Scatter plots, pdf and rasterization

Hi,

I have a recurrent problem when trying to put some plots in pdf format.
Searching in this mailing list and google I haven't been able to find a
reasonable answer to this problem, and was wondering if someone could
point me in the right direction.

The problem is the following. When saving to pdf matplotlib saves as a
vectorial pdf -- which is great. However I have some scatter plots that
have a lot of points (~ 400.000, see attached example in png). When I
save this into pdf the file is massive and takes a lot of time to open
in a reader. Since I don't really need the vectorial data for this
scatter plot, I was wondering if there was a way to still save as pdf
but keep the plot itself as a raster, instead of the full data. Why save
as pdf? Because I'd still like to have the scalable fonts. This is for a
publication, so it's much more harmonious to have the latex bits in the
plot as pdf.

I have developed an intermediate solution. I have done a high-resolution
2D histogram of the data and using imshow and a suitable colormap,
plotted that. For example in the blue points in the example I can get a
very good match on the screen.

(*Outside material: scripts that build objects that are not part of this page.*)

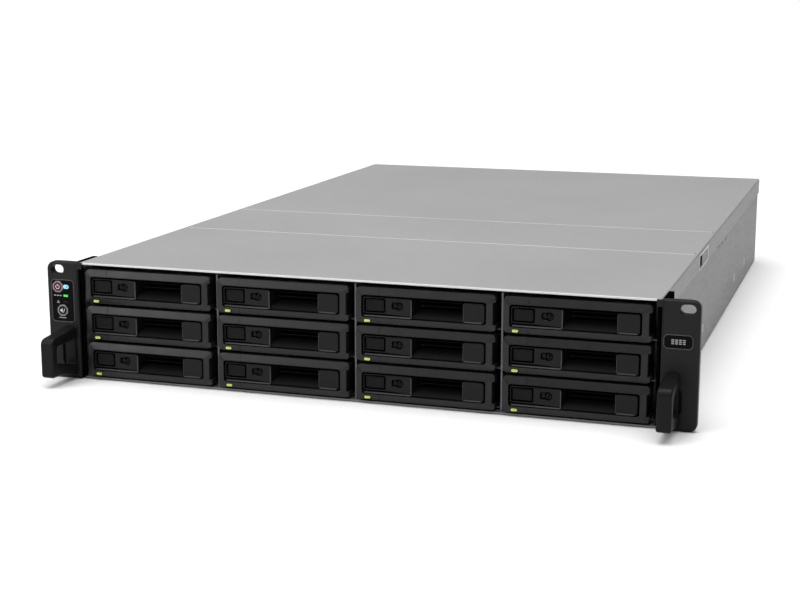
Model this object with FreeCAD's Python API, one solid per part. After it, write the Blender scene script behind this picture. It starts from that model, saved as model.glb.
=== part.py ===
import FreeCAD, Part
import math
import os

# Two-unit rack storage server with twelve front drive bays.
# X runs to the right seen from the front, Y runs to the back, Z runs up.
# Depths below are measured from the front plane of the rack ears. save() moves every
# piece so that the origin is the centre of the footprint, at floor level.

V = FreeCAD.Vector

# ---- driving dimensions, millimetres ----
overall_width = 482.0           # across the rack ears
overall_depth = 724.0           # front handles to power supply handles
height = 88.0                   # two rack units, less the usual clearance
handle_reach = 34.0             # front handles stand this far out of the ears
case_depth = 665.0
rear_reach = overall_depth - handle_reach - case_depth

wall_x = 214.1                  # outside of the base's side walls
sheet = 1.2                     # base, dividers and rear panel
inner_x = wall_x - sheet
cover_x = 215.25                # outside of the cover skirts
cover_sheet = 0.9
cover_under = height - cover_sheet
skirt_bottom = 73.3
seam = 0.3
cover_front = 1.0
front_seam = 179.0              # front cover to middle strip
rear_seam = 292.0               # middle strip to rear cover
wall_top = 86.6
floor_front = 3.0               # front edge of the floor, just behind the bezels
wall_front = 5.4                # front edges of the walls and dividers
latch_y = (190.0, 241.0)        # latch window in the right skirt
latch_z = (74.0, 84.5)

bay_columns = 4
bay_rows = 3
bay_pitch_x = 106.0
bay_pitch_z = 27.6
bay_left = -209.4               # left edge of the first column's bezels
bay_bottom = 2.6                # bottom edge of the lowest row's bezels
bezel_w = 100.8
bezel_h = 26.0
bezel_d = 12.0

drive_w = 101.6                 # 3.5 inch drive
drive_h = 26.1
drive_l = 147.0
drive_front = 30.0

fan_size = 80.0
fan_depth = 38.0
fan_front = 205.0
fan_centres = (-140.0, 0.0, 140.0)
fan_bottom = 2.5

psu_w = 73.5
psu_h = 40.0
psu_l = 185.0
psu_left = 137.0
psu_bottoms = (1.6, 43.2)

slot_spacing = 465.1            # rack rail hole columns
slot_w = 10.0
slot_h = 6.6
slot_z = 82.1
rail_hole_y = (231.0, 459.0, 546.0)
rail_hole_z = 19.4
rail_hole_r = 2.0

ear_inner = 215.5
ear_plate = 7.0                 # depth of the ear's front plate
tab_height = 5.0                # tab of each ear over the cover's corner
handle_x = (218.8, 229.0)
badge_x = (217.7, 236.0)
badge_z = (56.0, 64.6)
panel_x = (-237.4, -219.5)
panel_z = (43.0, 74.0)
power_centre = (-232.4, 69.0)
mute_centre = (-229.0, 51.2)
button_r = 3.0
lamps = (((-228.0, -223.2), (67.3, 71.1)),      # pill beside the power button
         ((-228.1, -224.3), (61.6, 63.0)),      # status
         ((-228.1, -224.3), (57.0, 58.4)))      # alert

lever_pivot = (91.4, 2.8)       # from the bezel's left edge, and depth
lock_centre = (31.2, 13.8)      # from the bezel's left and bottom edges

# ---- helpers ----


def box(x, y, z):
    """Block between two limits on each axis."""
    return Part.makeBox(x[1] - x[0], y[1] - y[0], z[1] - z[0], V(x[0], y[0], z[0]))


def extrude(corners, direction):
    """Solid from a closed outline swept along a vector."""
    outline = Part.makePolygon(corners + [corners[0]])
    return Part.Face(outline).extrude(direction)


def prism_y(points, y):
    """Outline of (x, z) points swept along Y."""
    return extrude([V(px, y[0], pz) for px, pz in points], V(0, y[1] - y[0], 0))


def prism_x(points, x):
    """Outline of (y, z) points swept along X."""
    return extrude([V(x[0], py, pz) for py, pz in points], V(x[1] - x[0], 0, 0))


def prism_z(points, z):
    """Outline of (x, y) points swept along Z."""
    return extrude([V(px, py, z[0]) for px, py in points], V(0, 0, z[1] - z[0]))


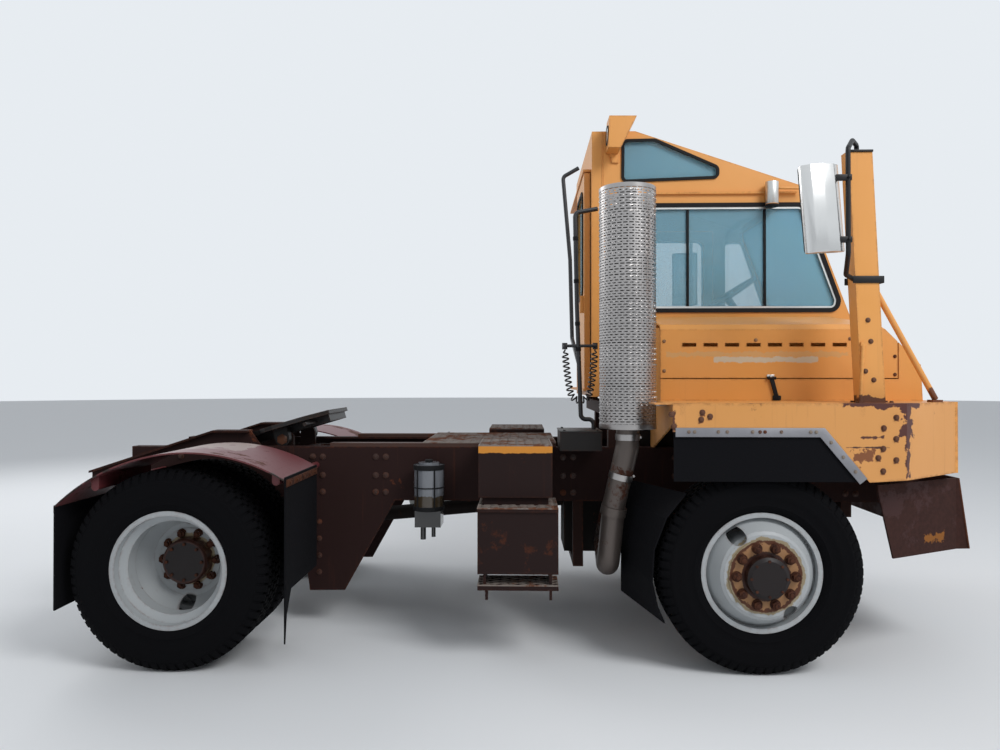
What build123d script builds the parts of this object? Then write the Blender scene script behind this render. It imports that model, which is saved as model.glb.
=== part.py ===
from build123d import *
import os
from math import cos, hypot, pi, radians, sin, tan

# Terminal tractor, in millimetres. +X is forward, +Y is the vehicle's left, Z is up from the ground.
# The origin is on the ground at the middle of the length and width.

# Overall reach
HALF_LENGTH = 2505
HALF_WIDTH_MIRRORS = 1300
BODY_HALF_WIDTH = 1222

# Clearances: in a bore, between seated faces, between moving faces
FIT = 0.05
SEAT_GAP = 0.3
RUN_GAP = 6

# Cutting blocks reach this far, past the whole vehicle
FAR = 4000

# Axles and wheels
REAR_AXLE_X = -1685
FRONT_AXLE_X = 1285
TYRE_RADIUS = 510
TYRE_HALF_WIDTH = 140
RIM_HALF_WIDTH = 112
RIM_FLANGE_RADIUS = 300
BEAD_RADIUS = 286
WELL_RADIUS = 250
RIM_WALL = 10
DISC_OUTSET = 167
STUD_CIRCLE_RADIUS = 142.9
STUD_COUNT = 10
HAND_HOLE_RADIUS = 228
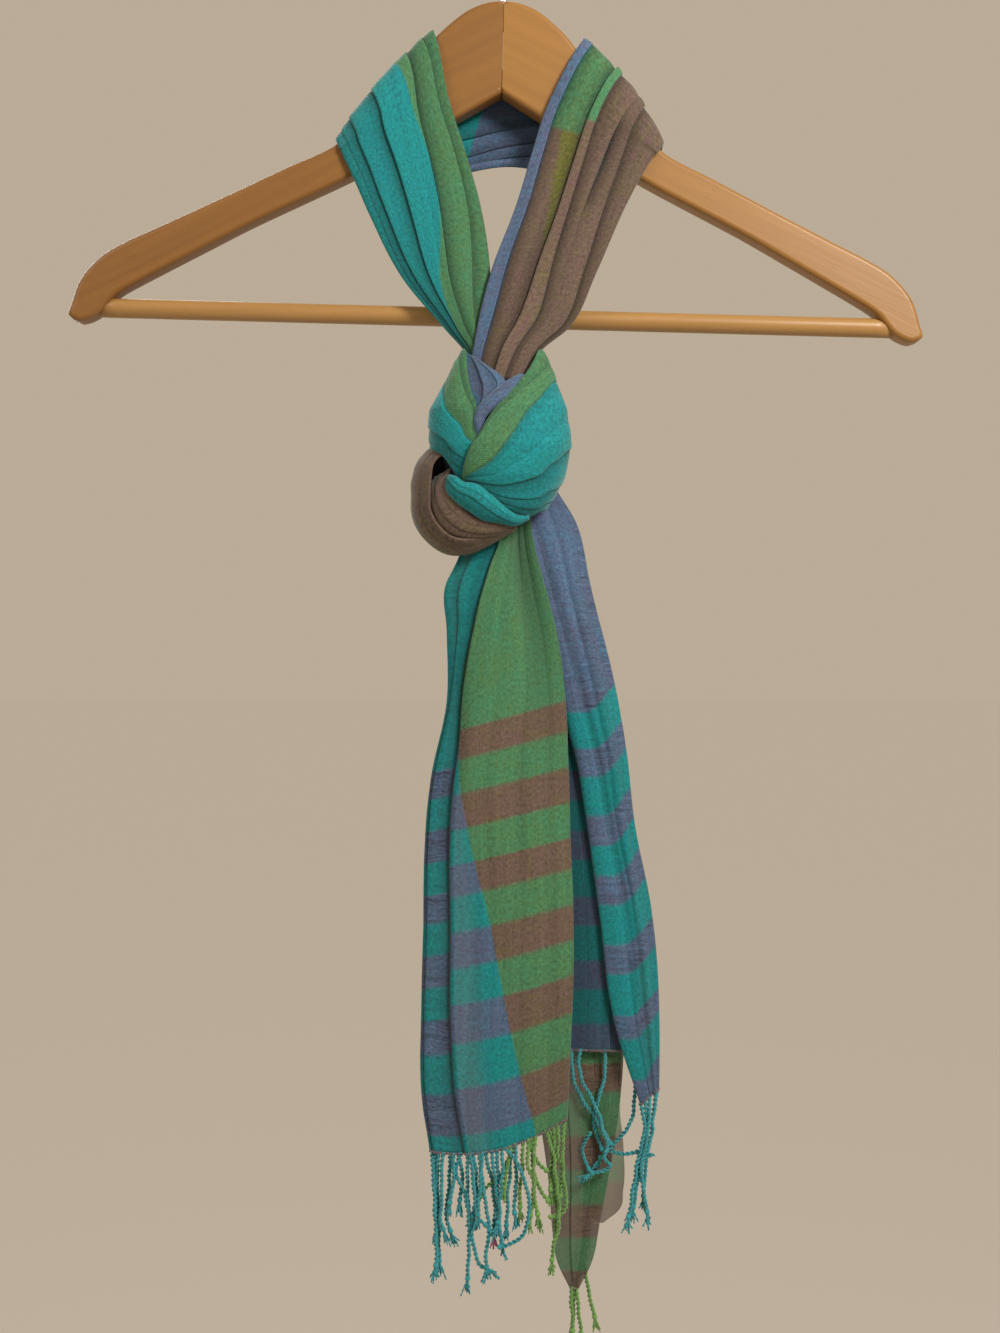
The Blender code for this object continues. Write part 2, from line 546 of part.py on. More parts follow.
def add_scarf():
    for name, rows, pleats, wall, colour in (
        ("collar_left", COLLAR_LEFT, LEFT_PLEATS, WALL, "teal"),
        ("collar_right", COLLAR_RIGHT, RIGHT_PLEATS, WALL, "brown"),
        ("collar_back", COLLAR_BACK, BACK_PLEATS, WALL, "violet"),
        ("knot_roll", ROLL, SOFT_PLEATS, WALL, "teal"),
        ("knot_bight_rim", BIGHT_RIM, SOFT_PLEATS, WALL, "brown"),
        ("knot_bight_face", BIGHT_FACE, SOFT_PLEATS, WALL, "brown"),
    ):
        walled(name, laid(rows, pleats), wall, colour)
    for name, rows, pleats, colour in (
        ("knot_wrap_left", WRAP_LEFT, WRAP_LEFT_PLEATS, "teal"),
        ("knot_wrap_right", WRAP_RIGHT, WRAP_RIGHT_PLEATS, "teal"),
        ("knot_wrap_back", WRAP_BACK, WRAP_LEFT_PLEATS, "teal"),
        ("knot_tuck", TUCK, SOFT_PLEATS, "violet"),
    ):
        walled(name, wrapped(rows, pleats), WALL, colour)
    add_core()
    for name, rows, pleats, colour, fringe, cord_colour in (
        ("tail_front", TAIL_FRONT, FRONT_PLEATS, "green", FRINGE_FRONT, "teal"),
        ("tail_inner", TAIL_INNER, TAIL_PLEATS, "teal", FRINGE_MIDDLE, "teal"),
        ("tail_right", TAIL_RIGHT, TAIL_PLEATS, "violet", FRINGE_RIGHT, "teal"),
        ("tail_back", TAIL_BACK, TAIL_PLEATS, "green", FRINGE_CORNER, "green"),
    ):
        grid = laid(rows, pleats)
        walled(name, grid, TAIL_WALL, colour)
        add_fringe(name.replace("tail", "fringe"), grid[0], fringe, cord_colour, seed=len(fringe) + fringe.cords)


for thing in list(bpy.data.objects):
    bpy.data.objects.remove(thing)
add_hanger()
add_scarf()
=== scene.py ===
import math

import bmesh
import bpy
import numpy as np
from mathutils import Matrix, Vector


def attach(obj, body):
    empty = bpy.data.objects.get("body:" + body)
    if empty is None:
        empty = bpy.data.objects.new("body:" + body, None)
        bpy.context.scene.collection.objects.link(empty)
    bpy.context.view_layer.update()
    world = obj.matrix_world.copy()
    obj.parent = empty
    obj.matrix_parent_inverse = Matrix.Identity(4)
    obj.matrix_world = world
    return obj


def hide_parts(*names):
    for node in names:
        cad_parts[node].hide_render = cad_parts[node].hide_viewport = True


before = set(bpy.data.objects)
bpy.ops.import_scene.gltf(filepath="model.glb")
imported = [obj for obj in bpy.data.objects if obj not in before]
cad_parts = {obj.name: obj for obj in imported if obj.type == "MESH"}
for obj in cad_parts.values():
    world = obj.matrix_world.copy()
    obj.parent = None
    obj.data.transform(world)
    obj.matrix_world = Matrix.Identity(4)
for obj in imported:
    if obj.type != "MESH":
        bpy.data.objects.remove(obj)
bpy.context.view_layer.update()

mm = 0.001

# threads of the cloth: every colour that shows is one warp crossed by one weft
threads = {
    "warpTeal": (0.006, 0.190, 0.300, 1),
    "warpLime": (0.112, 0.128, 0.012, 1),
    "weftTeal": (0.005, 0.232, 0.150, 1),
    "weftPink": (0.140, 0.042, 0.110, 1),
}

# a stretch of cloth lies between two edges, in millimetres; its rows run so that its face is outward
# rows: left edge x y z, right edge x y z, crown, how much of the pleats shows
# pleats: shares across the cloth where each starts, spaced evenly from the first row to the last, then the
# heights of its left side, middle and right side; a fifth value moves the bands along on it
# hollows: by a pleat's number, the share along the cloth where its left side sinks, the reach and the depth;
# the sunk side is darkened with painted shade
# dents: shares across of a soft valley, its reach across, its share and reach along the cloth, its depth;
# the valley is darkened with painted shade
# dye: shares across where the teal warp turns lime, spaced like those of a pleat, and which side is lime
# pink: stretches of pink weft, in metres from the first row, or up from the hem where one is given
# hem: height of its left end, rise to its right end, share across where the rise starts
# stripe: low and high side of a column of close warp, from the lime's edge, its top and how fast it narrows
# cover: how much of the weft that column hides
# zones: low and high shares across, how much of the background shows, how loose and wavy the weft lies, and
# the millimetres over which the high side fades out
# sag: how far the middle of the first edge hangs down, and how far along the cloth that reaches
# edgeFold: width turned under at both edges; lap: how far a pleat laps over a lower one
# ripple: height of the small waves, drawn from the seed; inShade: an even painted shade all over, for a
# piece that lies in shade
allTeal = (1.5, 1.5, 1.5, 1)
allLime = (-0.5, -0.5, -0.5, 1)
allPink = [(-1, 1)]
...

However I can only plot one set of data.
If I want to use other data in a different colour this doesn't work,
since another imshow will cover the original data. Unless there is the
option to have a transparent colour in the colormap, which I doubt.

Do you have any ideas on how I could rasterize a plot and still save it
as pdf?

Thanks!

Tiago

example.png

Tiago Pereira wrote:

Hi,

I have a recurrent problem when trying to put some plots in pdf format.
Searching in this mailing list and google I haven't been able to find a
reasonable answer to this problem, and was wondering if someone could
point me in the right direction.

The problem is the following. When saving to pdf matplotlib saves as a
vectorial pdf -- which is great. However I have some scatter plots that
have a lot of points (~ 400.000, see attached example in png). When I
save this into pdf the file is massive and takes a lot of time to open
in a reader. Since I don't really need the vectorial data for this
scatter plot, I was wondering if there was a way to still save as pdf
but keep the plot itself as a raster, instead of the full data. Why save
as pdf? Because I'd still like to have the scalable fonts. This is for a
publication, so it's much more harmonious to have the latex bits in the
plot as pdf.

I have developed an intermediate solution. I have done a high-resolution
2D histogram of the data and using imshow and a suitable colormap,
plotted that. For example in the blue points in the example I can get a
very good match on the screen. However I can only plot one set of data.
If I want to use other data in a different colour this doesn't work,
since another imshow will cover the original data. Unless there is the
option to have a transparent colour in the colormap, which I doubt.

Do you have any ideas on how I could rasterize a plot and still save it
as pdf?

What you need is mixed-mode rendering, which mpl has, but without an API...

http://www.mail-archive.com/matplotlib-devel@lists.sourceforge.net/msg02659.html

http://www.mail-archive.com/matplotlib-devel@lists.sourceforge.net/msg04689.html

There is at least one other recent reference to this, but I haven't found it.

Eric